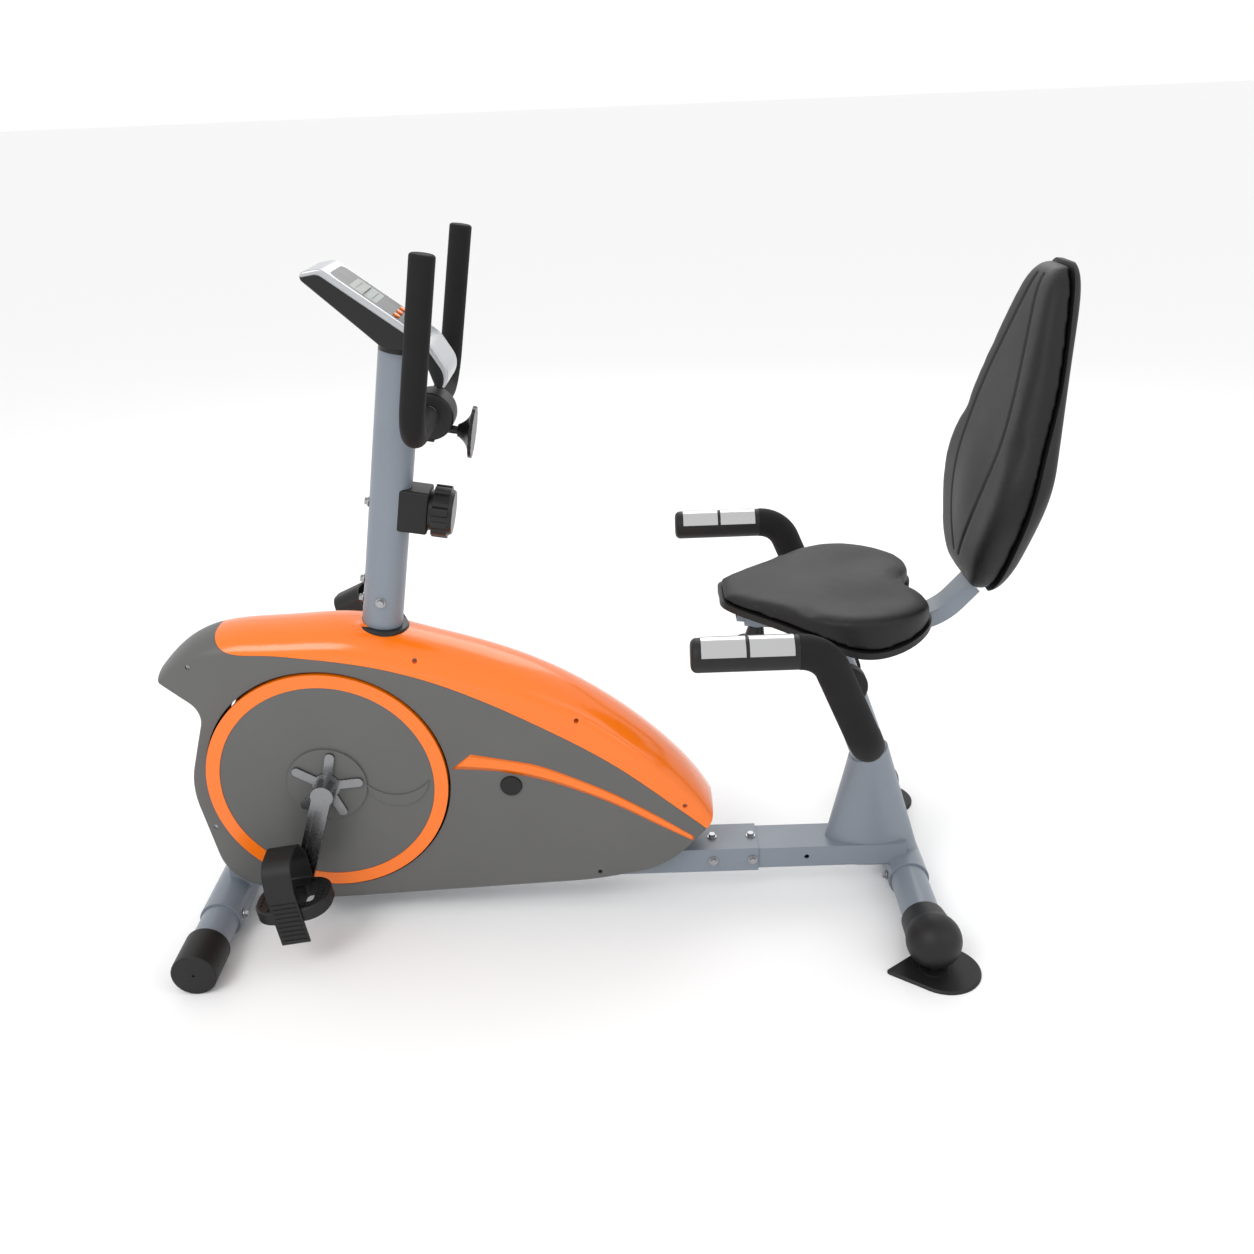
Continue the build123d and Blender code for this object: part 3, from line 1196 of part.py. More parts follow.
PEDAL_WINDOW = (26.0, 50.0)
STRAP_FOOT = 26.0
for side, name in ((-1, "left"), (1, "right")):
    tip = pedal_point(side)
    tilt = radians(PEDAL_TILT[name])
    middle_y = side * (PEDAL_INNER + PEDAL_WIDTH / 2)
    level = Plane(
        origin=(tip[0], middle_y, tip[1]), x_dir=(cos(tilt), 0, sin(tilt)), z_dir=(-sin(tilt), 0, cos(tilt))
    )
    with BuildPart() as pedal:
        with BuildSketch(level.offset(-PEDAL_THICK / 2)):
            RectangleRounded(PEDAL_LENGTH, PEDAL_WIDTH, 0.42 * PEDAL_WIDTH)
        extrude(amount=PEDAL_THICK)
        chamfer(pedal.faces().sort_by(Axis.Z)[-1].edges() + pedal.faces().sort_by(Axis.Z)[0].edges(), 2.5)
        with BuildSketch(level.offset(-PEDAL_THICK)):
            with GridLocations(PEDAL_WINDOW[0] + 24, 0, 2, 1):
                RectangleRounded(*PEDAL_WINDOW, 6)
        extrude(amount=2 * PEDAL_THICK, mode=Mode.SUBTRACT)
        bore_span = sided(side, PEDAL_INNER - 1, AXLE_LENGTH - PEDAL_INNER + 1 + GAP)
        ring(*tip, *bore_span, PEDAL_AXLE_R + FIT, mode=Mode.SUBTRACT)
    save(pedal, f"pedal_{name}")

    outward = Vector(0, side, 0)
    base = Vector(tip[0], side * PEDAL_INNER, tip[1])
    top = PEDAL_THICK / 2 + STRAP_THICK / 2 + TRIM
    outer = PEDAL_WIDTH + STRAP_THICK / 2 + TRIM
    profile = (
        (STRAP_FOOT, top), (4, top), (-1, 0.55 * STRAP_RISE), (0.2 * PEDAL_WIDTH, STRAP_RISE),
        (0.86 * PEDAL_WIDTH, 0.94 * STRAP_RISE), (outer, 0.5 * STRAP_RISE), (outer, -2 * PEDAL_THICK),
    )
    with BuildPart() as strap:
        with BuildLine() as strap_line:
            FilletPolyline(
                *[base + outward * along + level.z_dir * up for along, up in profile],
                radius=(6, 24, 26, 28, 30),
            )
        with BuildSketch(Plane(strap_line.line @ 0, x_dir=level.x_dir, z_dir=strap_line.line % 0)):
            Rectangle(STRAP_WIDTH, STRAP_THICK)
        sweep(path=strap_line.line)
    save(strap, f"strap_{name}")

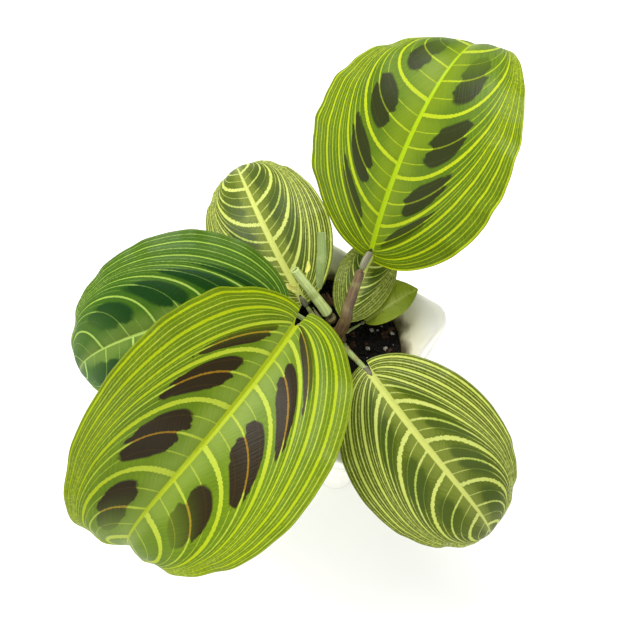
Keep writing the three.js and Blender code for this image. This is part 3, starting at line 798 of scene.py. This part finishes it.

**Given task**
Point out every line holding the string "code" and copy it.

**Written response**
Continue the build123d and Blender code for this object: part 3, from line 1196 of part.py. More parts follow.
Keep writing the three.js and Blender code for this image. This is part 3, starting at line 798 of scene.py. This part finishes it.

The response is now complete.